Take the lines from the beginning of the data below through the line holding "# axle hole" and return exactly those.

# # # # #

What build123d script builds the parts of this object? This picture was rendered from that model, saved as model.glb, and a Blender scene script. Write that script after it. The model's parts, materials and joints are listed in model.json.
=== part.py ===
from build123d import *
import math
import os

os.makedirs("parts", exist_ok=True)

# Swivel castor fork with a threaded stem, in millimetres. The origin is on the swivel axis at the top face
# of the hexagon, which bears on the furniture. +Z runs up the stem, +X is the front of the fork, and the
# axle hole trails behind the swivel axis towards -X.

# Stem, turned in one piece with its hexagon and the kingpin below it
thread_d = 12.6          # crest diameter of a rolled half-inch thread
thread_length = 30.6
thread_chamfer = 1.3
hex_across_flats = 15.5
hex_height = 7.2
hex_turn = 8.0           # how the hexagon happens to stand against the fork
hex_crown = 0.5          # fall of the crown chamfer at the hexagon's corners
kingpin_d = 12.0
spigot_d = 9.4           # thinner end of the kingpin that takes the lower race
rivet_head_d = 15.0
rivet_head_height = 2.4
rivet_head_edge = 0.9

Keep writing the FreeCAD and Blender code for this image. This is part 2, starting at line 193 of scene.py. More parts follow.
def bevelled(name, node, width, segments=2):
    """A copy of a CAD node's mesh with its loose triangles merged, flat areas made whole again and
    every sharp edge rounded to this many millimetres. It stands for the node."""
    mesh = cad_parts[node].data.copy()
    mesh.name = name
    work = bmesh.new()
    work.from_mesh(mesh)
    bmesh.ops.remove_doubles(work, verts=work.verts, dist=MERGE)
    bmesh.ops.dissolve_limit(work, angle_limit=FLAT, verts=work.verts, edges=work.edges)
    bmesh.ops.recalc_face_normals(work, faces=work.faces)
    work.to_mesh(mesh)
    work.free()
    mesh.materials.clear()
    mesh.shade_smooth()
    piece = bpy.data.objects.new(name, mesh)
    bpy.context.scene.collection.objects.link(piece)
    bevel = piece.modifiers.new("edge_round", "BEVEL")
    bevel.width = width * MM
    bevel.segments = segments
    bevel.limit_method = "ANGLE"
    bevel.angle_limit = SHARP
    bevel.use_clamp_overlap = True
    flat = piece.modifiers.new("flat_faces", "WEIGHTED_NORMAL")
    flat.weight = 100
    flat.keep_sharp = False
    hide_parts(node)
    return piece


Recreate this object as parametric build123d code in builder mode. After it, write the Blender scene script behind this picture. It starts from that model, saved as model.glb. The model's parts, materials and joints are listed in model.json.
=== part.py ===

# # # # #

In response:
What build123d script builds the parts of this object? This picture was rendered from that model, saved as model.glb, and a Blender scene script. Write that script after it. The model's parts, materials and joints are listed in model.json.
=== part.py ===
from build123d import *
import math
import os

os.makedirs("parts", exist_ok=True)

# Swivel castor fork with a threaded stem, in millimetres. The origin is on the swivel axis at the top face
# of the hexagon, which bears on the furniture. +Z runs up the stem, +X is the front of the fork, and the
# axle hole trails behind the swivel axis towards -X.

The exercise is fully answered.